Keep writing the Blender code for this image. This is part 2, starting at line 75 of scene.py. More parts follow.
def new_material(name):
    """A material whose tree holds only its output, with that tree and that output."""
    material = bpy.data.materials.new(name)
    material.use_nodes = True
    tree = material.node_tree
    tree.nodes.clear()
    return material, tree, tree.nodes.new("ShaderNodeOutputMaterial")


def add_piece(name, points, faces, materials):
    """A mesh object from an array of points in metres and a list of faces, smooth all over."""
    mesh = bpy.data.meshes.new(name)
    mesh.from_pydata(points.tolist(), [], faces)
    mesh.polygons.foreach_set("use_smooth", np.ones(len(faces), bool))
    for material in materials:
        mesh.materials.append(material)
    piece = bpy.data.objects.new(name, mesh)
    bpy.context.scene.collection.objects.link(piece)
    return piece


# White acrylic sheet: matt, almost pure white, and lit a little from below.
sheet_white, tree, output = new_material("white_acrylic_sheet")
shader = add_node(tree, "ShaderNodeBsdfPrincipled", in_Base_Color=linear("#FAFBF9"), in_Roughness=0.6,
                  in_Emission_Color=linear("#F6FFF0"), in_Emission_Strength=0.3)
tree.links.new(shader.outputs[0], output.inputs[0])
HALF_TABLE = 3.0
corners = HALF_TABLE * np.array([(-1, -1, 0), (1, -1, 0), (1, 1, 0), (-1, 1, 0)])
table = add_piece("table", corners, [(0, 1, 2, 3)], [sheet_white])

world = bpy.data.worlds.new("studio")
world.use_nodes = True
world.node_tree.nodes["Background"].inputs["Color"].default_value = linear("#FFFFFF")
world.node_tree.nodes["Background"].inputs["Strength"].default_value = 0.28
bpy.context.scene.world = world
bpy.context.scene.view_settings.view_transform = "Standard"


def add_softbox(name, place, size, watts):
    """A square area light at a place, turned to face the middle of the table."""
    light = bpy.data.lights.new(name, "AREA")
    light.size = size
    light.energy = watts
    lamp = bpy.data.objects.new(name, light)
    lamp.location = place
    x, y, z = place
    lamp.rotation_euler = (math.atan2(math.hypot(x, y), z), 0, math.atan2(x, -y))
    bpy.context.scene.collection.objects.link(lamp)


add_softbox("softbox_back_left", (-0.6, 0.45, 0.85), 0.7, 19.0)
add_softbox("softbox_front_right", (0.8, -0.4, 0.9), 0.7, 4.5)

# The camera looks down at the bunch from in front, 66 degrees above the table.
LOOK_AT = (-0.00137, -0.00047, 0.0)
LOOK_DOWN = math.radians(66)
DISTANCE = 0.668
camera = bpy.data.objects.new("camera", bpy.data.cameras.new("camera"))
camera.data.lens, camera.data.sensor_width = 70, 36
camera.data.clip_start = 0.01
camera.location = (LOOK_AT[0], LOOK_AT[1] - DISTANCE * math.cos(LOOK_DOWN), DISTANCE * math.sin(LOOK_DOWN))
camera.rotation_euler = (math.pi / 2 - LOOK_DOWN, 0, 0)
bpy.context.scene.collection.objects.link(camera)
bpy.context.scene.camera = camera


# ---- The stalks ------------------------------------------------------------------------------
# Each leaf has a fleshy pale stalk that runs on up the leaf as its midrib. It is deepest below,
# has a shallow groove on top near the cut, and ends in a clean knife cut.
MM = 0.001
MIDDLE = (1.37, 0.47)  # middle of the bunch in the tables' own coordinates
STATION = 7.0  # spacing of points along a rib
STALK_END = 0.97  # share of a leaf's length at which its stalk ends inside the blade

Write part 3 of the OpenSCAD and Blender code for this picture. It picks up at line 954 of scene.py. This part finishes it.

Written request.
Quote the records above from their first line through the line containing "return piece", both ends included.

Answer to this task.
Keep writing the Blender code for this image. This is part 2, starting at line 75 of scene.py. More parts follow.
def new_material(name):
    """A material whose tree holds only its output, with that tree and that output."""
    material = bpy.data.materials.new(name)
    material.use_nodes = True
    tree = material.node_tree
    tree.nodes.clear()
    return material, tree, tree.nodes.new("ShaderNodeOutputMaterial")


def add_piece(name, points, faces, materials):
    """A mesh object from an array of points in metres and a list of faces, smooth all over."""
    mesh = bpy.data.meshes.new(name)
    mesh.from_pydata(points.tolist(), [], faces)
    mesh.polygons.foreach_set("use_smooth", np.ones(len(faces), bool))
    for material in materials:
        mesh.materials.append(material)
    piece = bpy.data.objects.new(name, mesh)
    bpy.context.scene.collection.objects.link(piece)
    return piece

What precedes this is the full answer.